The main town in the Brecon-Beacons National Park is Brecon with a population of about 20,000. There has been a settlement in the Beacon area for over 2000 years.
What to See and Do
The Brecon Beacons send out a homing signal for local outdoorsy types (of which there seemed to be many). We saw many hardy souls hiking the mountains despite the blustery wind. There is plenty of good hiking and biking trails. The rivers provide water activities and fishing. A portion of the Brecon Beacons has achieved Dark Skies status which means that the star gazing will be excellent.
For city folk like me, who prefer ‘soft adventure’ after a bracing (if short) walk, there are great country pubs and restaurants in the Brecon Beacons. While I was on my tour, my husband and children enjoyed a long leisurely Sunday lunch at The Three Horseshoes Inn in Brecon which they told me was excellent.
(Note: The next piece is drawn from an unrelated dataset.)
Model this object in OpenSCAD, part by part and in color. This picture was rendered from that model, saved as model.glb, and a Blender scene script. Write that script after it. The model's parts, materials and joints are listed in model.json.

While they were testing out the culinary options, I went to the UNESCO world heritage site, the Big Pit National Coal Museum, which tells the story of coal mining in Wales. Divide and conquer and all that.
In terms of towns, Brecon has a small but charming cathedral. The Norman castle is a wreck and not worth visiting. In addition, Hay-on-Wye is a small town just at the edge of the national park which holds a world-renowned literature festival every year.
Wales is blessed to have 20% of its land mass designated as national parks. There are three national parks – the Pembrokeshire Coast in West Wales, Snowdonia in North Wales and the Brecon Beacons in the South. The most easily accessible for visitors is the Brecon Beacons. You can easily reach the Brecon Beacons from Cardiff in about an hour. There are regular express train connections from London to Cardiff.
Our day trip from Cardiff only covered a small portion of the Brecon Beacons. I had a great overview of how beautiful the park is thanks to our day with See Wales Tours which was organised by the Welsh Tourist Board. My family choose and paid for their own itinerary. As ever, all opinions are my own.